EXERCISE TASK:
What follows is a listing; restate every line of it word for word.
════════
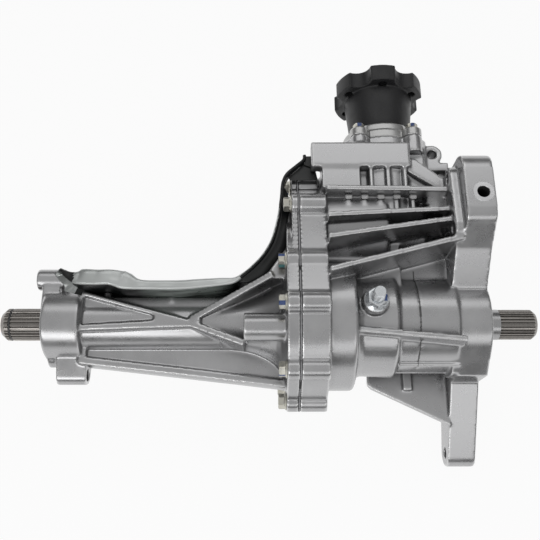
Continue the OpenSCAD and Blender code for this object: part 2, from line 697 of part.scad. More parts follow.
module case_bearing_cups() {
  color("#8e8e90") {
    cup_x(case_left_brg_x, bearing_w, case_cup_r, 31.3, -1);
    cup_x(case_right_brg_x, bearing_w, case_cup_r, 31.3, 1);
  }
}

module case_bearing_cones() {
  color("#9a9a9c") {
    cone_x(case_left_brg_x, bearing_w, hub_r, 24.5, -1);
    cone_x(case_right_brg_x, bearing_w, hub_r, 24.5, 1);
  }
}

module case_shims() {
  color("#777779") {
    xring(case_left_brg_x - shim_t, case_left_brg_x, case_cup_r - 0.2, case_cup_r - 5);
    xring(case_right_brg_x + bearing_w, case_right_end_x, case_cup_r - 0.2, case_cup_r - 5);
  }
}

module counter_bearing_cups() {
  color("#8e8e90") at_counter() {
    cup_x(counter_left_x, counter_brg_w, counter_cup_r, 22.3, -1);
    cup_x(counter_right_x, pinion_brg_w, counter_cup_r, 22.3, 1);
  }
}

module counter_bearing_cones() {
  color("#9a9a9c") at_counter() {
    cone_x(counter_left_x, counter_brg_w, counter_shaft_r, 15.5, -1);
    cone_x(counter_right_x, pinion_brg_w, counter_shaft_r, 15.5, 1);
  }
}

// The same bearings turned on to the Y axis
module on_pinion_axis() { at_input() rotate([0, 0, 90]) children(); }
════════
EXPECTED OUTPUT:
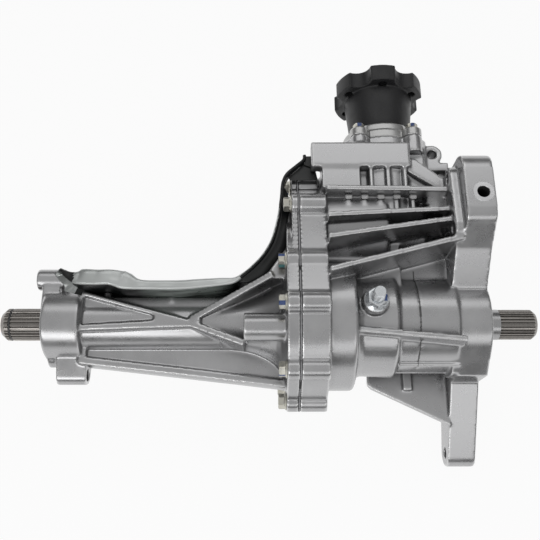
Continue the OpenSCAD and Blender code for this object: part 2, from line 697 of part.scad. More parts follow.
module case_bearing_cups() {
  color("#8e8e90") {
    cup_x(case_left_brg_x, bearing_w, case_cup_r, 31.3, -1);
    cup_x(case_right_brg_x, bearing_w, case_cup_r, 31.3, 1);
  }
}

module case_bearing_cones() {
  color("#9a9a9c") {
    cone_x(case_left_brg_x, bearing_w, hub_r, 24.5, -1);
    cone_x(case_right_brg_x, bearing_w, hub_r, 24.5, 1);
  }
}

module case_shims() {
  color("#777779") {
    xring(case_left_brg_x - shim_t, case_left_brg_x, case_cup_r - 0.2, case_cup_r - 5);
    xring(case_right_brg_x + bearing_w, case_right_end_x, case_cup_r - 0.2, case_cup_r - 5);
  }
}

module counter_bearing_cups() {
  color("#8e8e90") at_counter() {
    cup_x(counter_left_x, counter_brg_w, counter_cup_r, 22.3, -1);
    cup_x(counter_right_x, pinion_brg_w, counter_cup_r, 22.3, 1);
  }
}

module counter_bearing_cones() {
  color("#9a9a9c") at_counter() {
    cone_x(counter_left_x, counter_brg_w, counter_shaft_r, 15.5, -1);
    cone_x(counter_right_x, pinion_brg_w, counter_shaft_r, 15.5, 1);
  }
}

// The same bearings turned on to the Y axis
module on_pinion_axis() { at_input() rotate([0, 0, 90]) children(); }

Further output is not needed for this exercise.